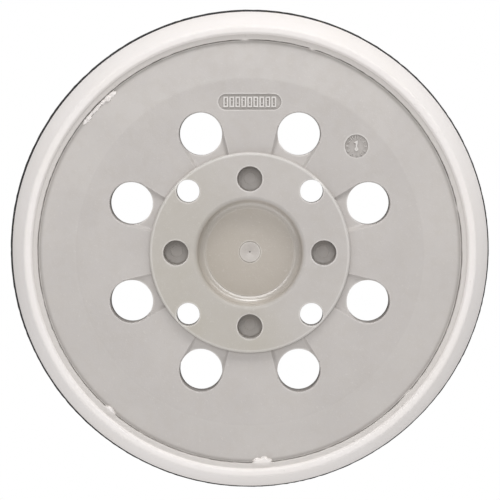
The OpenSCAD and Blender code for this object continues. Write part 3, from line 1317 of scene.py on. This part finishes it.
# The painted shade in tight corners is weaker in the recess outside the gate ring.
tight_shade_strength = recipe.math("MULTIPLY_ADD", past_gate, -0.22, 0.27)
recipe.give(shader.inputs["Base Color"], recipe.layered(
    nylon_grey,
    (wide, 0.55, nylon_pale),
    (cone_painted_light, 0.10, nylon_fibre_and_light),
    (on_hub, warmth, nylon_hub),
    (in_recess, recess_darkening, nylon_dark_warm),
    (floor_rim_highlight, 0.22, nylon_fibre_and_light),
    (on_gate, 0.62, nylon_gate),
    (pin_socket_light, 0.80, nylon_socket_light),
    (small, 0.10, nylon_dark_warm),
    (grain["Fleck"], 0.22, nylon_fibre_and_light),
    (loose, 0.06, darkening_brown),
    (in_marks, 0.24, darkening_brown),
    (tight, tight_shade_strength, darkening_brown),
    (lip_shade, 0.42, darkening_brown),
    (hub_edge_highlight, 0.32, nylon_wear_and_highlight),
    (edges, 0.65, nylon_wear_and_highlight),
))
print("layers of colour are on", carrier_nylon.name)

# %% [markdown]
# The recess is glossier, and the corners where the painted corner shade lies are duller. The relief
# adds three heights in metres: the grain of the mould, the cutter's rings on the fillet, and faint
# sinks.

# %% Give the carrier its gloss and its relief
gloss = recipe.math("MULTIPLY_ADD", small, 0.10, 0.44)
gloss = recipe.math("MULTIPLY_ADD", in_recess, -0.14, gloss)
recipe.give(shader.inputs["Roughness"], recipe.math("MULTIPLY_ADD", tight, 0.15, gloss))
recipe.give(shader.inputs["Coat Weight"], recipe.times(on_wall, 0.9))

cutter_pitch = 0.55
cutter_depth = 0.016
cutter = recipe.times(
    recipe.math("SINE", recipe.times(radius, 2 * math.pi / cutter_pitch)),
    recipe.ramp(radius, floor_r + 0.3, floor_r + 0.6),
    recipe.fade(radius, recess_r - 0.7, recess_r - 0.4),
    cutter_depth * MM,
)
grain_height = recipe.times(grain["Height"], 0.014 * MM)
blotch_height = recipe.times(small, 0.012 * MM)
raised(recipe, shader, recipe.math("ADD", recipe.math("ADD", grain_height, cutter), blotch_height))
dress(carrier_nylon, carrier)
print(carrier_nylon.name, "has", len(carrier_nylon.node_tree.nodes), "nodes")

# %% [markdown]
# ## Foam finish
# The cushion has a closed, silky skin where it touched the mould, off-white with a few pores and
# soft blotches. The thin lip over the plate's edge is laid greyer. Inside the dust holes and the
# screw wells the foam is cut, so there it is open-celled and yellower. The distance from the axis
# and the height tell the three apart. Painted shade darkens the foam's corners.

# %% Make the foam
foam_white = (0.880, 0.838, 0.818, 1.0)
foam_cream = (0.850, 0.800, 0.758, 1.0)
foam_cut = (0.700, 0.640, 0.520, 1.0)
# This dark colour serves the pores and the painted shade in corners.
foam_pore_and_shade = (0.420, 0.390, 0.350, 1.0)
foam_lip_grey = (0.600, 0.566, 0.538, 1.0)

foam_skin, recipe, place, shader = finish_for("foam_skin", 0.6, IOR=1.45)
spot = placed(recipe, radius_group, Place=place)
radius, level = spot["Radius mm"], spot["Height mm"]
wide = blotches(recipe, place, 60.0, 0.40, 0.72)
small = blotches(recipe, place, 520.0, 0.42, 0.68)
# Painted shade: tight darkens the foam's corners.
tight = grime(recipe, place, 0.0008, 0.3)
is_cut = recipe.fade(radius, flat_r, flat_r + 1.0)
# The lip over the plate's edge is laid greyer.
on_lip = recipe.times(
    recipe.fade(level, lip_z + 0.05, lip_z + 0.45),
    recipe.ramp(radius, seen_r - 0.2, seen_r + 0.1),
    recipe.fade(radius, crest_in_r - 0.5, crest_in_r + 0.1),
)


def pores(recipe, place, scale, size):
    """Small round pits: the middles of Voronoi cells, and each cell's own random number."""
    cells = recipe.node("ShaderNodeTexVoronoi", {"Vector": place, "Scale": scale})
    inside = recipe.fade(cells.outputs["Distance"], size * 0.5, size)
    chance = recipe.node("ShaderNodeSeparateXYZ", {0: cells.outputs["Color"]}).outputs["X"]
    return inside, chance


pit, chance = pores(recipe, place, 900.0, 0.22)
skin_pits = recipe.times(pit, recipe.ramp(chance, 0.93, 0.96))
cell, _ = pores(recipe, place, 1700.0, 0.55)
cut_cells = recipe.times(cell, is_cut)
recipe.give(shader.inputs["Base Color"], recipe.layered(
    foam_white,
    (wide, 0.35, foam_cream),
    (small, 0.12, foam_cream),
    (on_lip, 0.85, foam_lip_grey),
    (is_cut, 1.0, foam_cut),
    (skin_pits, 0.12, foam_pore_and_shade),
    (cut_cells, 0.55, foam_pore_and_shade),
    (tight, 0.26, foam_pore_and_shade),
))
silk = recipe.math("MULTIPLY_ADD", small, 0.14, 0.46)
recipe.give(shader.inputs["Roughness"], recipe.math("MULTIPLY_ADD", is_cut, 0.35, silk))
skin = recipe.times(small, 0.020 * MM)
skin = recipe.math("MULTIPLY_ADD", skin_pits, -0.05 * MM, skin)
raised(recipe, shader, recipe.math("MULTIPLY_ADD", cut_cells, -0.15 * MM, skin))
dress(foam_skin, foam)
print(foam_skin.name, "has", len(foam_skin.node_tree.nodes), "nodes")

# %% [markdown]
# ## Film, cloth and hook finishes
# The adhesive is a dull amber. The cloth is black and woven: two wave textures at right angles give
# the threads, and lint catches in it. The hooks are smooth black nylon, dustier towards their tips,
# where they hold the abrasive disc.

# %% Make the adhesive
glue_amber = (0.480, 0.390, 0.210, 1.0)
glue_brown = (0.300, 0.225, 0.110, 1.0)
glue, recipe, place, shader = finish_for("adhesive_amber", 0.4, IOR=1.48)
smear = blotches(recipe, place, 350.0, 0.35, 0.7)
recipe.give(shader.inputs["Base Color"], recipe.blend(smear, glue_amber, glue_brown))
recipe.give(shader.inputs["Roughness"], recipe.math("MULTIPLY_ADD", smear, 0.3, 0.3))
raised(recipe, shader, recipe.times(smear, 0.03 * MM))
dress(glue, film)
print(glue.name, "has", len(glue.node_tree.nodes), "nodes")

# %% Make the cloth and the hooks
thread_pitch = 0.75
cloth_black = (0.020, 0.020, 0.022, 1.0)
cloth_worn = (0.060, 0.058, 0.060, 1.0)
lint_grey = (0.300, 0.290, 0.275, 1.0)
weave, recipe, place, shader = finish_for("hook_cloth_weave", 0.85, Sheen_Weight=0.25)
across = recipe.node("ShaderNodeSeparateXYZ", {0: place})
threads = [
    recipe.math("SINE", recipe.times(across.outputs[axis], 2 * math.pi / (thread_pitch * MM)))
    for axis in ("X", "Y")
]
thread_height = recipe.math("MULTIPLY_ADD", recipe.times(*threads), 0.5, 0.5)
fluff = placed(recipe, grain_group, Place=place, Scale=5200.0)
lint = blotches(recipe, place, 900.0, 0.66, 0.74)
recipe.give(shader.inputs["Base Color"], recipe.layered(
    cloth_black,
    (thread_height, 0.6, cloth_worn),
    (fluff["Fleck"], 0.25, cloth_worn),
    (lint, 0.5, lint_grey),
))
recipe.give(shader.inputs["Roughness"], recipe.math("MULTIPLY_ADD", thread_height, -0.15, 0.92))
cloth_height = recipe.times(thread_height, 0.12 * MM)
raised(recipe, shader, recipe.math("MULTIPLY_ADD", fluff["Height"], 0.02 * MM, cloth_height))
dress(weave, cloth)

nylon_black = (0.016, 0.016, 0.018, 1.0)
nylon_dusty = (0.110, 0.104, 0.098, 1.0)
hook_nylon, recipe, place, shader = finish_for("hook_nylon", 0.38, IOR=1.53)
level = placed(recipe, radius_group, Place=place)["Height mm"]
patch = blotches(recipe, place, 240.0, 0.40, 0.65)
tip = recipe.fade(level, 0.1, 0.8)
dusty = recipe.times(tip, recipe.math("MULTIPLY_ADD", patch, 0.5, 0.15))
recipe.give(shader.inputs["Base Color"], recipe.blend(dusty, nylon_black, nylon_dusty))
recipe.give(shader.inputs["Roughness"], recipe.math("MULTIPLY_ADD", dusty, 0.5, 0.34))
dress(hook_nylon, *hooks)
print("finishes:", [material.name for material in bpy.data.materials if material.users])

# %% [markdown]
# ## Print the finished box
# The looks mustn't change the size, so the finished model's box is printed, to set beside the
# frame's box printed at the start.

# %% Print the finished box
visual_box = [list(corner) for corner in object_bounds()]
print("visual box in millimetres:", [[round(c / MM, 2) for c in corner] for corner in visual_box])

----

WHAT THE TASK ASKS
State only the count of lines above that hold the string "from".

EXERCISE RESPONSE
2